LE JUGE TREMBLAY-LAMER:


[1]      Il s'agit d'une demande de contrôle judiciaire à l'encontre d'une décision rendue le 11 avril 2000 par Mme Jocelyne Brunet (l'agente des visas), refusant la demande de résidence permanente de la demanderesse au Canada qui a été présentée à Hong Kong.

[2]      La demanderesse, domicilié et résidant en République populaire de Chine, a présenté une demande de visa d'immigrant pour le Canada selon le paragraphe 9(1) de la Loi sur l'immigration1 (ci-après Loi). La demanderesse a fait sa demande en vertu de la catégorie des immigrants indépendants, selon le paragraphe 9(1.3) de la Loi.

[3]      Le 23 mars 2000, la demanderesse s'est présentée au consulat général du Canada à Hong Kong, afin que sa demande soit examinée selon le paragraphe 22.1(1) du Règlement sur l'immigration de 19782 (ci-après Règlement).

[4]      La demande de résidence a été refusée par l'agente des visas, le 30 mars 2000, parce que la demanderesse n'a pas obtenu un nombre suffisant de points d'appréciation tel que requis par le Règlement.

[5]      La demanderesse allègue que l'agente des visas a fait preuve d'apparence de partialité dans sa décision. Dans son affidavit, la demanderesse mentionne que l'entrevue a duré quinze minutes seulement, dont dix minutes furent consacrées au test d'anglais.

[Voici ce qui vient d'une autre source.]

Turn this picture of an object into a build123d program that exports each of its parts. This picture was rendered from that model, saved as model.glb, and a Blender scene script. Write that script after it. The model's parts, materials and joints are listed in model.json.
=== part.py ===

[6]      La demanderesse soutient que l'entrevue a débuté de façon intempestive et agressive, et que l'agente des visas n'était pas attentive à ses réponses. Pendant les quelques minutes de l'entrevue où elle ne lui a posé que quatre questions celle-ci fut interrompue à deux occasions pour discuter avec d'autres collègues, ce qui lui faisait perdre le fil de ce que lui expliquait la demanderesse.

[7]      L'affidavit de la demanderesse n'est pas contredit par la défenderesse qui n'a soumis aucun affidavit de l'agente des visas expliquant le déroulement de l'entrevue. Bien que je ne croie pas qu'elle ait l'obligation de déposer un affidavit à l'appui de ses notes, je n'ai aucune raison, vu le silence de l'agente des visas, de ne pas accepter la version proposée par la demanderesse.

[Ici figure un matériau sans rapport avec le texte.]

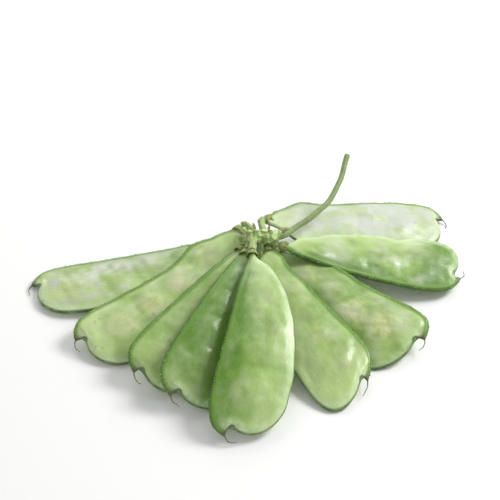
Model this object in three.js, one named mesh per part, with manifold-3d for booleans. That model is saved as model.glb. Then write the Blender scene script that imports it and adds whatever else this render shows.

[8]      Le test de la crainte raisonnable de partialité a été exposé par la Cour suprême du Canada dans l'affaire Committee for Justice and Liberty et al c. Office national de l'énergie et al3:

[...] la crainte de partialité doit être raisonnable et le fait d'une personne sensée et raisonnable qui se poserait elle-même la question et prendrait les renseignements nécessaires à ce sujet. [...] [C]e critère consiste à se demander « à quelle conclusion en arriverait une personne bien renseignée qui étudierait la question en profondeur, de façon réaliste et pratique. Croirait-elle que, selon toute vraisemblance, [le décideur], consciemment ou non, ne rendra pas une décision juste? » 4

[9]      Je suis satisfaite que la preuve de la demanderesse démontre qu'une personne raisonnable en viendrait à la conclusion que le comportement de l'agente des visas dénote une crainte raisonnable de partialité.

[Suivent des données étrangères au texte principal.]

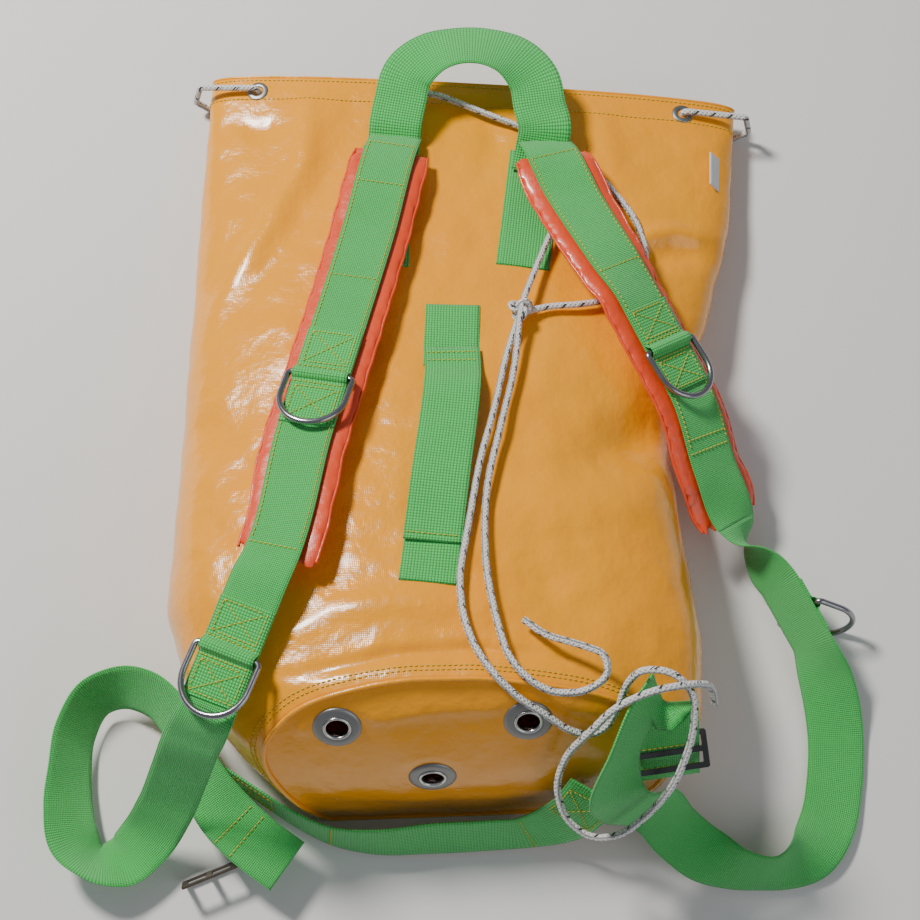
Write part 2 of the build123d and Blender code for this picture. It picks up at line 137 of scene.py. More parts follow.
def woven(name, colour, dark, pick):
    """Basket weave: raised picks changing direction cell to cell, painted shade between them, darker edges.
    """
    s = Shader(name, colour, 0.55, sheen=0.25)
    across, along = s.uv()
    u = s.math("DIVIDE", across, pick)
    v = s.math("DIVIDE", along, pick)
    fu, fv = s.math("FRACT", u), s.math("FRACT", v)
    turn = s.math("MODULO", s.math("ADD", s.math("FLOOR", u), s.math("FLOOR", v)), 2.0)
    turn = s.math("ABSOLUTE", turn)
    arch_u = s.math("SINE", s.math("MULTIPLY", fu, math.pi))
    arch_v = s.math("SINE", s.math("MULTIPLY", fv, math.pi))
    rise_u = s.math("ADD", s.math("MULTIPLY", arch_u, 0.6), 0.4)
    rise_v = s.math("ADD", s.math("MULTIPLY", arch_v, 0.6), 0.4)
    over = s.math("MULTIPLY", s.math("POWER", arch_u, 0.5), rise_v)
    under = s.math("MULTIPLY", s.math("POWER", arch_v, 0.5), rise_u)
    left = s.math("MULTIPLY", over, turn)
    right = s.math("MULTIPLY", under, s.math("SUBTRACT", 1.0, turn))
    cloth = s.math("ADD", left, right)
    strands = s.object_noise(900.0, 2.0)
    height = s.math("ADD", cloth, s.math("MULTIPLY", strands, 0.35))
    edge = s.math("GREATER_THAN", s.math("ABSOLUTE", across), 0.0232)
    # painted shade: the colour darkens where the weave lies low between the raised picks
    shade = s.math("MULTIPLY", s.math("SUBTRACT", 1.0, cloth), 0.75)
    # the outermost strip along each edge of the webbing is darkened as well
    shade = s.math("ADD", shade, s.math("MULTIPLY", edge, 0.18))
    wear = s.math("MULTIPLY", s.object_noise(22.0), 0.22)
    s.colour(s.mix(s.math("MINIMUM", s.math("ADD", shade, wear), 1.0), colour, dark))
    s.bump(height, 0.0009)
    return s.material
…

[10]      Comme l'indiquait le juge Lutfy dans Jiang c. M.C.I.5:

Les principes de justice naturelle et d'équité procédurale s'appliquent à la rencontre que l'agente des visas a tenue avec le requérant. Au cours de ce genre d'entrevue, l'agent(e) des visas est appelé(e) à déterminer si la partie requérante sera en mesure de s'établir avec succès au Canada et il s'agit d'une responsabilité importante. Il(Elle) doit se comporter avec la dignité voulue pour favoriser un échange ouvert et équitable, même dans des circonstances qui doivent parfois être difficiles et éprouvantes.

[11]      L'entrevue doit être significative. Elle exige qu'un officier offre à un demandeur une véritable opportunité de se faire entendre. L'entrevue doit donc se dérouler dans une atmosphère calme qui encourage la communication, ce qui permettra à l'officier de faire une évaluation adéquate et honnête de la situation du demandeur.

[12]      Bien qu'une entrevue puisse être de courte durée, elle doit être suffisamment complète pour permettre à un demandeur de faire valoir les raisons pour lesquelles il sera capable de s'établir avec succès au Canada.

[13]      La preuve au dossier m'indique que le comportement de l'agente des visas a nui à l'ambiance qui doit prévaloir pour permettre à un demandeur de tenter de prouver qu'il rencontre les critères prescrits. Une personne bien renseignée qui étudierait la question en profondeur, de façon réaliste et pratique en viendrait à une telle conclusion.

[14]      La demande de contrôle judiciaire est accueillie. La décision du tribunal est annulée et le dossier est retourné à un autre agent pour qu'il procède à un nouvel examen.





     « Danièle Tremblay-Lamer »

                                     JUGE

OTTAWA (ONTARIO)

Le 2 novembre 2000


__________________

1      L.R.C. 1985, ch. I-2.

2      DORS/78-172.

3      [1978] 1 R.C.S. 369.

4      Ibid. à la p. 394.

5      (Le 17 novembre 1997), IMM-1215-97 (C.F. 1ère inst.).